[Begin STORED RECORDS]

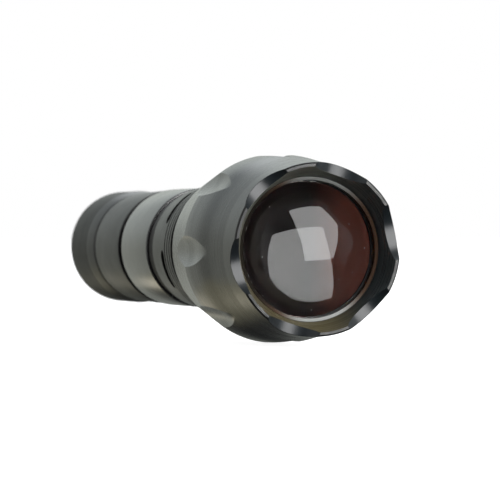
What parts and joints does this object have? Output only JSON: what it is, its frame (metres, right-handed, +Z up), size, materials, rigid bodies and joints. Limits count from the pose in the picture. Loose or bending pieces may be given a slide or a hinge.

[End STORED RECORDS]
[Begin STORED RECORDS]

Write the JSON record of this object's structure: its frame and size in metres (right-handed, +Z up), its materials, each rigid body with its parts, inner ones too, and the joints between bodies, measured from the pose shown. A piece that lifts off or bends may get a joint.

[End STORED RECORDS]
[Begin STORED RECORDS]

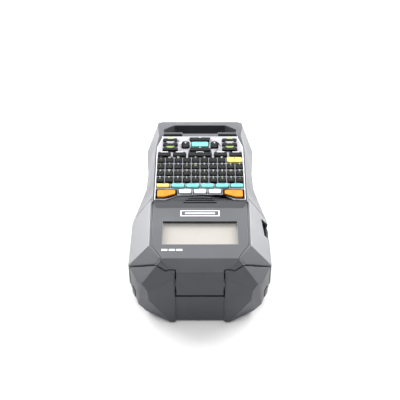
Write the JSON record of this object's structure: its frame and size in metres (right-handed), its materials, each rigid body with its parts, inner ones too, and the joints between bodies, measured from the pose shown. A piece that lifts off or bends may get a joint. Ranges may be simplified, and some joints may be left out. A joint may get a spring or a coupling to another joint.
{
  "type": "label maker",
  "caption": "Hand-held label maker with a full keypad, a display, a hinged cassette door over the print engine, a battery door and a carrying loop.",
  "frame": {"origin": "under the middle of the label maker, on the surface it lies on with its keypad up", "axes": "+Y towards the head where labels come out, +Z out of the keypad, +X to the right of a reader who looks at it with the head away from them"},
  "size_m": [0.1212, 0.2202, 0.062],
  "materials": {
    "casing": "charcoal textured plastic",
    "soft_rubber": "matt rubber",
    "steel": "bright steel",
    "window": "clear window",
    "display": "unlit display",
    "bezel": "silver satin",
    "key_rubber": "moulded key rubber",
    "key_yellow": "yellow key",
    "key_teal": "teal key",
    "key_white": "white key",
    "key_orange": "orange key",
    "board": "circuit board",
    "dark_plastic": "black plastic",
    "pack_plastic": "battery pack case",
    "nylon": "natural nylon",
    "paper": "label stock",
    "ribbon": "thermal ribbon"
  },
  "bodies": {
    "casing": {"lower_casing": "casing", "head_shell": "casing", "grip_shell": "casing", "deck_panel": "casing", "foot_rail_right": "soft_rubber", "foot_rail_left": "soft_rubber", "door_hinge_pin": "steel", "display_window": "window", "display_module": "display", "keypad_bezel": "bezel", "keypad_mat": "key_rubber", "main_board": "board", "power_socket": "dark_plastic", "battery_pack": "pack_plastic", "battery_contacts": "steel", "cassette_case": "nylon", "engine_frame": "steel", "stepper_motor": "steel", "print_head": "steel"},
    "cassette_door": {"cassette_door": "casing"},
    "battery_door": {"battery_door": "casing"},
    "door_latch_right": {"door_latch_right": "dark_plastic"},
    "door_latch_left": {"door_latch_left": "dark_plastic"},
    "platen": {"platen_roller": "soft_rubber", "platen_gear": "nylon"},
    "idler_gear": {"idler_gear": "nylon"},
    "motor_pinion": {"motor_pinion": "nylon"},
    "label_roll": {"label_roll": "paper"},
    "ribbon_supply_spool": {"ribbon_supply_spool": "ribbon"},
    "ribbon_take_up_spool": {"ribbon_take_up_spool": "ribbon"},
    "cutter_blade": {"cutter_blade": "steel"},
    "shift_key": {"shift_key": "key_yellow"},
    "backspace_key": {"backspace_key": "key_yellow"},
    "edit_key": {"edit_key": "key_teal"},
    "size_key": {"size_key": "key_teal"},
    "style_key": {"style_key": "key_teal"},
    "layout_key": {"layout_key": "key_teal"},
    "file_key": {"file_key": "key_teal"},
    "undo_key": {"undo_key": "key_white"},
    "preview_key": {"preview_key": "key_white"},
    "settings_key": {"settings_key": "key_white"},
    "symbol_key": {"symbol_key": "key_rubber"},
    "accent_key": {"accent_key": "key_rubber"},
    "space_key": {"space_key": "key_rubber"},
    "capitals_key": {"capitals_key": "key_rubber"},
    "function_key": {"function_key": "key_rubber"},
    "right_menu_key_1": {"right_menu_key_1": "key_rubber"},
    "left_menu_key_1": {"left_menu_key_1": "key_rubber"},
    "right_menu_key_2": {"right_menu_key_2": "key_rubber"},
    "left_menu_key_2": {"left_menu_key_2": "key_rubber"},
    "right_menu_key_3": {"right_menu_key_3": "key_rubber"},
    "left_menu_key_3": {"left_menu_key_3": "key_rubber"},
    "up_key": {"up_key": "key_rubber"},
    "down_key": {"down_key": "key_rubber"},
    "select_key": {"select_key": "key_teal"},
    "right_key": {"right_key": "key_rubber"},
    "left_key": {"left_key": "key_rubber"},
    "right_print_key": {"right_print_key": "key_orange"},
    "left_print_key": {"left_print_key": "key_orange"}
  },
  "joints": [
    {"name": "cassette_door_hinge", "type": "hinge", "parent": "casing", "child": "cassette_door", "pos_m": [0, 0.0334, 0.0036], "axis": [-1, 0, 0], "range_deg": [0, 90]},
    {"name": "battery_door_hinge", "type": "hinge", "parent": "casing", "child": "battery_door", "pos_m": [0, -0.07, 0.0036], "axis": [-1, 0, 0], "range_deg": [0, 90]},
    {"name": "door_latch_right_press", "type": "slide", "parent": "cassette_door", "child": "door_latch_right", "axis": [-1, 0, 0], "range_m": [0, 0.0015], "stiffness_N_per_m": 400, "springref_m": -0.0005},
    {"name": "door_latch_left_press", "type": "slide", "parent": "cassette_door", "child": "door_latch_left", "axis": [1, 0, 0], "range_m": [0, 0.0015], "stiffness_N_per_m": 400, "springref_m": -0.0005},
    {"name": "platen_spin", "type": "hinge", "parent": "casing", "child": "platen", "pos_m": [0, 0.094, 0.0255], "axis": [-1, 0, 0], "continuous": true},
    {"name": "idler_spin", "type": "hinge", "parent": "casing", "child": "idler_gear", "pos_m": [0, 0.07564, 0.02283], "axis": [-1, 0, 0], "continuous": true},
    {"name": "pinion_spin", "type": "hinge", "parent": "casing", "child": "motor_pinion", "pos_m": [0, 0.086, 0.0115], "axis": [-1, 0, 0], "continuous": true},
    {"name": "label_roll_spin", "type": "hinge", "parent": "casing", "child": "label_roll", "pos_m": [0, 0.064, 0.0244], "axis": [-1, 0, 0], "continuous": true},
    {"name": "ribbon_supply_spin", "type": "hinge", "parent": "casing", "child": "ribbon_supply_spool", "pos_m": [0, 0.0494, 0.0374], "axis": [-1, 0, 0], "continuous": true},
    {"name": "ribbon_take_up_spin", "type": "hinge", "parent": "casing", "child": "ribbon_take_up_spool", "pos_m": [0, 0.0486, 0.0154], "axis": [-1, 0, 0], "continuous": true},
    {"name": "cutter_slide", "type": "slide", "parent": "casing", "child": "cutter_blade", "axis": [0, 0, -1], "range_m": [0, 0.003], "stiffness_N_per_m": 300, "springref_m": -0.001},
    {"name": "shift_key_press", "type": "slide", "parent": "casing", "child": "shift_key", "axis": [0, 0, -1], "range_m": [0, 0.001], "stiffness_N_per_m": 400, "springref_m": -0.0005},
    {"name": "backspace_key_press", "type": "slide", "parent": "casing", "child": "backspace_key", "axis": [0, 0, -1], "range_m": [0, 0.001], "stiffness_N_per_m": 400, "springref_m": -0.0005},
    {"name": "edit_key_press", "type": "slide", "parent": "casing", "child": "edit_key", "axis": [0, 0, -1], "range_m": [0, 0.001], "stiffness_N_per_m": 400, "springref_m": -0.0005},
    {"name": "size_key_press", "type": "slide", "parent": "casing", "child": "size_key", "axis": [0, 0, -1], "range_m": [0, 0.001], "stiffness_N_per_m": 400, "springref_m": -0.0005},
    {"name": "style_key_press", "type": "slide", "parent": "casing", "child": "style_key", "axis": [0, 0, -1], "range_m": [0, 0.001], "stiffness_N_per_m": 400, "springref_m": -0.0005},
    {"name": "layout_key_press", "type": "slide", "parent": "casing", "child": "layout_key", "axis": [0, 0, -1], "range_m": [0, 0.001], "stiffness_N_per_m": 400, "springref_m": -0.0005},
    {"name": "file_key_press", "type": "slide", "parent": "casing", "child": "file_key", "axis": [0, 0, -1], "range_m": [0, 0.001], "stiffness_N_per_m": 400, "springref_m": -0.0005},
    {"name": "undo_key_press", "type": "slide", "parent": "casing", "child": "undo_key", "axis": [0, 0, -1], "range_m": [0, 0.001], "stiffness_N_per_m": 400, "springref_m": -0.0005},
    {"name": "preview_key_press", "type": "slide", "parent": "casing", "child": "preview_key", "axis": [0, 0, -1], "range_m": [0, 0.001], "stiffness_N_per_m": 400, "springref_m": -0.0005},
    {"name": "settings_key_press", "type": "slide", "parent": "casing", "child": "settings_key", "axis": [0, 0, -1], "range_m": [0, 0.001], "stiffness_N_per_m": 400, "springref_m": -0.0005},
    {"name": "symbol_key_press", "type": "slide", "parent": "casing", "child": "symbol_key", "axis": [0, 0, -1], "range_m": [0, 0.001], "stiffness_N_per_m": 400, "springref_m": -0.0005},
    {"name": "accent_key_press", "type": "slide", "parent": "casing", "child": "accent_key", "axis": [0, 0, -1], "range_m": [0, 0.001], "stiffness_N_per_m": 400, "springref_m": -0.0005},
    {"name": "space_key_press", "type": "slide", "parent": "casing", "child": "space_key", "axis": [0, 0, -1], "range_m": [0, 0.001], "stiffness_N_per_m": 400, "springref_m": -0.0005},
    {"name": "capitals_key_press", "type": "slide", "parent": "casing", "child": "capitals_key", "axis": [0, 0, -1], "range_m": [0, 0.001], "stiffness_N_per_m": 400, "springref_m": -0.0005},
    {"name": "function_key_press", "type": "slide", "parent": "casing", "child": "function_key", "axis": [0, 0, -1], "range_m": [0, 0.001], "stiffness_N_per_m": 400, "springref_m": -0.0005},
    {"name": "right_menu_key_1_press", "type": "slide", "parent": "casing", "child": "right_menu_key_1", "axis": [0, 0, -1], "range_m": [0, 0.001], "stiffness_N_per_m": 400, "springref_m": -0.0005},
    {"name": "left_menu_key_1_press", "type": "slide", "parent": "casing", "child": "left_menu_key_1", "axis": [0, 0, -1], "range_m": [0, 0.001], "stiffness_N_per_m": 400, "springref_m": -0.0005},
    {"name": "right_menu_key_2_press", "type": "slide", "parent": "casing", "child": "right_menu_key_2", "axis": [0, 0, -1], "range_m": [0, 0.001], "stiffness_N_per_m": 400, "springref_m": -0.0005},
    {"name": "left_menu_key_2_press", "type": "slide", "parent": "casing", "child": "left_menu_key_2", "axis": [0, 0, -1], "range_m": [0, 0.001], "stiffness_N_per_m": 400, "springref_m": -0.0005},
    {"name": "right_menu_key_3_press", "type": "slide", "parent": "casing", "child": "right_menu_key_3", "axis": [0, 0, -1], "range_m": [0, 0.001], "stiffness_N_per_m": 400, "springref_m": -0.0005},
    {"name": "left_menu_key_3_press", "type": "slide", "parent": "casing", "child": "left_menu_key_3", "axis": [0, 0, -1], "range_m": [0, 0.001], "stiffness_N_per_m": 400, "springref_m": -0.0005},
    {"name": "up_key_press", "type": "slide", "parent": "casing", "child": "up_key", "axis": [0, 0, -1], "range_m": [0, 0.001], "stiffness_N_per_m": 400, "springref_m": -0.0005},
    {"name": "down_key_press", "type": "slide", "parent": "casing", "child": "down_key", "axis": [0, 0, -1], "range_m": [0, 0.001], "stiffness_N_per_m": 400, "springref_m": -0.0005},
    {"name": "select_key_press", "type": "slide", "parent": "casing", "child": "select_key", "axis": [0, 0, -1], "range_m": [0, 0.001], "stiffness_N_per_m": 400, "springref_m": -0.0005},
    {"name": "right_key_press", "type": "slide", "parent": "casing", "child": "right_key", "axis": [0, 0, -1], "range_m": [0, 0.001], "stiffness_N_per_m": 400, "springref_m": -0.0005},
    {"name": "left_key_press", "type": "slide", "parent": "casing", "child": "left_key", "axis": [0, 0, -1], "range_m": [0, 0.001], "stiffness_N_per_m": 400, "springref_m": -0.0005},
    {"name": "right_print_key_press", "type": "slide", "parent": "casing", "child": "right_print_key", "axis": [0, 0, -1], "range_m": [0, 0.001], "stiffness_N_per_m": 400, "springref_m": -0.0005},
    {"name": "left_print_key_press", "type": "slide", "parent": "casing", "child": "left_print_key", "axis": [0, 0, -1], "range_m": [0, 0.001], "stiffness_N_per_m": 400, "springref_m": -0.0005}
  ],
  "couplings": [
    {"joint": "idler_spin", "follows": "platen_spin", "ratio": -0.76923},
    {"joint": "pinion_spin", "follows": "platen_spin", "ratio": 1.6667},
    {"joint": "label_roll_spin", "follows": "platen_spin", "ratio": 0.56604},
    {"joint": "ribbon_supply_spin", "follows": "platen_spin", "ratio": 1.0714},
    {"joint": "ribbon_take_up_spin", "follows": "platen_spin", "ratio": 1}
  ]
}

[End STORED RECORDS]

• [EXERCISE BRIEF]: Filter the records for lines holding the string "between". Copy each one.

• [TASK OUTPUT]:
Write the JSON record of this object's structure: its frame and size in metres (right-handed, +Z up), its materials, each rigid body with its parts, inner ones too, and the joints between bodies, measured from the pose shown. A piece that lifts off or bends may get a joint.
Write the JSON record of this object's structure: its frame and size in metres (right-handed), its materials, each rigid body with its parts, inner ones too, and the joints between bodies, measured from the pose shown. A piece that lifts off or bends may get a joint. Ranges may be simplified, and some joints may be left out. A joint may get a spring or a coupling to another joint.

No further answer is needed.